Repeat the listing below in full, exactly as it stands.

--- BEGIN Material ---

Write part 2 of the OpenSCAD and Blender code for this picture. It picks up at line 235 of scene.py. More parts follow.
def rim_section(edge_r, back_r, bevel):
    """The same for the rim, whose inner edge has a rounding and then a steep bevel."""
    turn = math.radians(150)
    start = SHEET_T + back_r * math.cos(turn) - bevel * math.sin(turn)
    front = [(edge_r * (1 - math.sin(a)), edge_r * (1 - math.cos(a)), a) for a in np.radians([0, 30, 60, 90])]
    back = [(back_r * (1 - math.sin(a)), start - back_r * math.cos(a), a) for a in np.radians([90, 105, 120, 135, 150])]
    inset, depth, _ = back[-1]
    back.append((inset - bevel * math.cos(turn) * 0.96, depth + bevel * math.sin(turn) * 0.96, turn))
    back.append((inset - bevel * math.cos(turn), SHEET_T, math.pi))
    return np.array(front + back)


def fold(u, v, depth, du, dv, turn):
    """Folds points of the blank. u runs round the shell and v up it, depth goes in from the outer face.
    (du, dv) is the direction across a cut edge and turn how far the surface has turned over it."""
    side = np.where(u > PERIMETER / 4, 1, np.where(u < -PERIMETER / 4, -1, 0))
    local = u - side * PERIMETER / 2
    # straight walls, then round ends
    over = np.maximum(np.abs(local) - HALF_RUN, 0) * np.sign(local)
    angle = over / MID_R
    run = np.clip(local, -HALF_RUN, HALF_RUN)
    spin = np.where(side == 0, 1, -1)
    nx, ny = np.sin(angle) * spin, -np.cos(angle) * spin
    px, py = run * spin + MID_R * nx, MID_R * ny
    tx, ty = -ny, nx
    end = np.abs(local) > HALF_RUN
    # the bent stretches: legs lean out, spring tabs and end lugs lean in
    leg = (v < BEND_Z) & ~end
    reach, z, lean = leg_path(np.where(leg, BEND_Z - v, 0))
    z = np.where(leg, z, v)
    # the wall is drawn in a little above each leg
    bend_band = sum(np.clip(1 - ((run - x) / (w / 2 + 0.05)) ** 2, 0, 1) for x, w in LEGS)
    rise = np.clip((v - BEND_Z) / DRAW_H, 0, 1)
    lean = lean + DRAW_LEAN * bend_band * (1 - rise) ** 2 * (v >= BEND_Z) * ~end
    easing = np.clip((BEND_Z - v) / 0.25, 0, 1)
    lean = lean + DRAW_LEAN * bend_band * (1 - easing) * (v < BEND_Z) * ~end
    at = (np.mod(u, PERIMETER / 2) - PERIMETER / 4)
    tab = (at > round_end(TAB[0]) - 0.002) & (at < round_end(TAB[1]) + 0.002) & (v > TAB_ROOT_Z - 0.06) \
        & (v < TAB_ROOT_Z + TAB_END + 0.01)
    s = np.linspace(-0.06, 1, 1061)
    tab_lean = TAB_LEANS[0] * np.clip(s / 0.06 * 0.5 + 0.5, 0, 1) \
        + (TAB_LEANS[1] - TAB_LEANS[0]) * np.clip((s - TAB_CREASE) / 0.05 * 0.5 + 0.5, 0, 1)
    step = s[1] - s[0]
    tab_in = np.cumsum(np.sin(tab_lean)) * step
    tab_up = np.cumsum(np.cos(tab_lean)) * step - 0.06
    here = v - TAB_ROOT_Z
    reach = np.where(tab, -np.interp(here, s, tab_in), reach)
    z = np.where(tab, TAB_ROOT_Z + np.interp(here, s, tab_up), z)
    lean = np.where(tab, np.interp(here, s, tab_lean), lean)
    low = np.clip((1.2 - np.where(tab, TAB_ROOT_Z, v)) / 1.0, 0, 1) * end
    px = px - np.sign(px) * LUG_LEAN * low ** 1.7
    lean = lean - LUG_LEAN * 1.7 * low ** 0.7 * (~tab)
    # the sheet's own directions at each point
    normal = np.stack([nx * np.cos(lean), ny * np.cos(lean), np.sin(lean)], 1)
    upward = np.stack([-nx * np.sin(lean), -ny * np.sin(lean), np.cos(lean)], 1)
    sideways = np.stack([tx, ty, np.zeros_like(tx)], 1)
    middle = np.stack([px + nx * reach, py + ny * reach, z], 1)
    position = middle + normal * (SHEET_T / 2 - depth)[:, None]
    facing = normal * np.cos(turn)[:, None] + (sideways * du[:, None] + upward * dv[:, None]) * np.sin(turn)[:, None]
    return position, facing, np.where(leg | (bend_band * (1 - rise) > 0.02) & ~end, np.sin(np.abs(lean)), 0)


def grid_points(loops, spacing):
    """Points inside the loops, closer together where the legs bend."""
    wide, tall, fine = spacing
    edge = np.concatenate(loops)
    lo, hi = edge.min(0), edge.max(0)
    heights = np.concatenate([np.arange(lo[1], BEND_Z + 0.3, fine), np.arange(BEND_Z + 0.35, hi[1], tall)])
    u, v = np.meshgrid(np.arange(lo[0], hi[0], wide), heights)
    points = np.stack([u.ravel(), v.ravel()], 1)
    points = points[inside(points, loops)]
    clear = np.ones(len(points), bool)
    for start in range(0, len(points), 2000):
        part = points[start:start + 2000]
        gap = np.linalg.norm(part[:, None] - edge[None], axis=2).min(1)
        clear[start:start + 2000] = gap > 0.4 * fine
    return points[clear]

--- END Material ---

* Response below:
Write part 2 of the OpenSCAD and Blender code for this picture. It picks up at line 235 of scene.py. More parts follow.
def rim_section(edge_r, back_r, bevel):
    """The same for the rim, whose inner edge has a rounding and then a steep bevel."""
    turn = math.radians(150)
    start = SHEET_T + back_r * math.cos(turn) - bevel * math.sin(turn)
    front = [(edge_r * (1 - math.sin(a)), edge_r * (1 - math.cos(a)), a) for a in np.radians([0, 30, 60, 90])]
    back = [(back_r * (1 - math.sin(a)), start - back_r * math.cos(a), a) for a in np.radians([90, 105, 120, 135, 150])]
    inset, depth, _ = back[-1]
    back.append((inset - bevel * math.cos(turn) * 0.96, depth + bevel * math.sin(turn) * 0.96, turn))
    back.append((inset - bevel * math.cos(turn), SHEET_T, math.pi))
    return np.array(front + back)


def fold(u, v, depth, du, dv, turn):
    """Folds points of the blank. u runs round the shell and v up it, depth goes in from the outer face.
    (du, dv) is the direction across a cut edge and turn how far the surface has turned over it."""
    side = np.where(u > PERIMETER / 4, 1, np.where(u < -PERIMETER / 4, -1, 0))
    local = u - side * PERIMETER / 2
    # straight walls, then round ends
    over = np.maximum(np.abs(local) - HALF_RUN, 0) * np.sign(local)
    angle = over / MID_R
    run = np.clip(local, -HALF_RUN, HALF_RUN)
    spin = np.where(side == 0, 1, -1)
    nx, ny = np.sin(angle) * spin, -np.cos(angle) * spin
    px, py = run * spin + MID_R * nx, MID_R * ny
    tx, ty = -ny, nx
    end = np.abs(local) > HALF_RUN
    # the bent stretches: legs lean out, spring tabs and end lugs lean in
    leg = (v < BEND_Z) & ~end
    reach, z, lean = leg_path(np.where(leg, BEND_Z - v, 0))
    z = np.where(leg, z, v)
    # the wall is drawn in a little above each leg
    bend_band = sum(np.clip(1 - ((run - x) / (w / 2 + 0.05)) ** 2, 0, 1) for x, w in LEGS)
    rise = np.clip((v - BEND_Z) / DRAW_H, 0, 1)
    lean = lean + DRAW_LEAN * bend_band * (1 - rise) ** 2 * (v >= BEND_Z) * ~end
    easing = np.clip((BEND_Z - v) / 0.25, 0, 1)
    lean = lean + DRAW_LEAN * bend_band * (1 - easing) * (v < BEND_Z) * ~end
    at = (np.mod(u, PERIMETER / 2) - PERIMETER / 4)
    tab = (at > round_end(TAB[0]) - 0.002) & (at < round_end(TAB[1]) + 0.002) & (v > TAB_ROOT_Z - 0.06) \
        & (v < TAB_ROOT_Z + TAB_END + 0.01)
    s = np.linspace(-0.06, 1, 1061)
    tab_lean = TAB_LEANS[0] * np.clip(s / 0.06 * 0.5 + 0.5, 0, 1) \
        + (TAB_LEANS[1] - TAB_LEANS[0]) * np.clip((s - TAB_CREASE) / 0.05 * 0.5 + 0.5, 0, 1)
    step = s[1] - s[0]
    tab_in = np.cumsum(np.sin(tab_lean)) * step
    tab_up = np.cumsum(np.cos(tab_lean)) * step - 0.06
    here = v - TAB_ROOT_Z
    reach = np.where(tab, -np.interp(here, s, tab_in), reach)
    z = np.where(tab, TAB_ROOT_Z + np.interp(here, s, tab_up), z)
    lean = np.where(tab, np.interp(here, s, tab_lean), lean)
    low = np.clip((1.2 - np.where(tab, TAB_ROOT_Z, v)) / 1.0, 0, 1) * end
    px = px - np.sign(px) * LUG_LEAN * low ** 1.7
    lean = lean - LUG_LEAN * 1.7 * low ** 0.7 * (~tab)
    # the sheet's own directions at each point
    normal = np.stack([nx * np.cos(lean), ny * np.cos(lean), np.sin(lean)], 1)
    upward = np.stack([-nx * np.sin(lean), -ny * np.sin(lean), np.cos(lean)], 1)
    sideways = np.stack([tx, ty, np.zeros_like(tx)], 1)
    middle = np.stack([px + nx * reach, py + ny * reach, z], 1)
    position = middle + normal * (SHEET_T / 2 - depth)[:, None]
    facing = normal * np.cos(turn)[:, None] + (sideways * du[:, None] + upward * dv[:, None]) * np.sin(turn)[:, None]
    return position, facing, np.where(leg | (bend_band * (1 - rise) > 0.02) & ~end, np.sin(np.abs(lean)), 0)


def grid_points(loops, spacing):
    """Points inside the loops, closer together where the legs bend."""
    wide, tall, fine = spacing
    edge = np.concatenate(loops)
    lo, hi = edge.min(0), edge.max(0)
    heights = np.concatenate([np.arange(lo[1], BEND_Z + 0.3, fine), np.arange(BEND_Z + 0.35, hi[1], tall)])
    u, v = np.meshgrid(np.arange(lo[0], hi[0], wide), heights)
    points = np.stack([u.ravel(), v.ravel()], 1)
    points = points[inside(points, loops)]
    clear = np.ones(len(points), bool)
    for start in range(0, len(points), 2000):
        part = points[start:start + 2000]
        gap = np.linalg.norm(part[:, None] - edge[None], axis=2).min(1)
        clear[start:start + 2000] = gap > 0.4 * fine
    return points[clear]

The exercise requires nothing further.